Why AMD’s Fusion APU Series Might Just Be the Next Big Thing

There is no denying the fact that the Netbook fad is dying while tablets take over. Last October when we visited AMD HQ in Austin, we talked about the AMD Fusion APU and why it has the potential to be such a game changer. This is because AMD’s Fusion APU has the potential to breathe life into the ultraportable laptop industry by essentially killing the netbook and instead offering consumers ultraportables in the $400 to $500 price range.
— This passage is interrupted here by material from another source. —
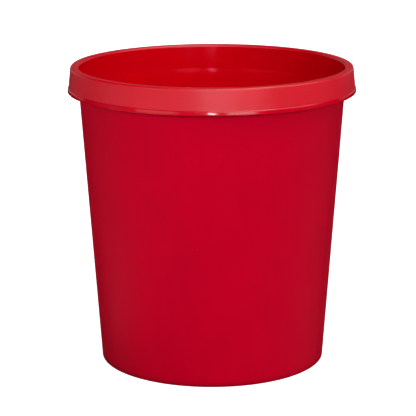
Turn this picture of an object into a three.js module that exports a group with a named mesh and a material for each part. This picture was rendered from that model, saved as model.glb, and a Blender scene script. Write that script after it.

At CES this month, HP was one of the first PC makers out the door to announce one such ultraportable powered by the new AMD Fusion APU. The HP dm1 is a $449 ultraportable PC with a 11.6″ display, 3.5lb weight, and a 10.75 hour battery life, yet despite its very affordable price point it’s still able to playback 1080p video (Blu-ray discs included), and it even offers some moderately serious gaming performance including support for resource-heavy DirectX 11 games. AMD has accomplished this by combing the CPU and GPU (graphics processor) onto a single lower power chip which they call an APU. This is an incredible feat at this price point, considering that until now, for $100 less you got an underpowered netbook or for $600+ more you would get an almost as powerful ultraportable.

If you’re not psyched just yet, this certainly will excite parents next summer when they shop for laptops for their kids. You know how it is, kids want the cool ultraportables that are easy to carry around, but those have been traditionally pricey – at-least until now. And netbooks might be sufficient enough for the little ones, but they can’t really cut it as a primary computer for multimedia driven tweens and teens.

For the first time, powerful ultraportables are finally becoming affordable. Already most of the major PC manufacturers have plans to come out with laptops using the Fusion APU. That includes the likes of Sony, Fujitsu, Dell, Asus, and Toshiba. At CES, Lenovo announced the Lenovo Thinkpad X120e, a soon to be released ultraportable also priced in the $400 range.  And there is already talk of the AMD Fusion APU showing up in tablets too. That means that there will be more competition in the tablet space for processors. More competition means more innovation and more price wars, which is all ultimately good news for us consumers.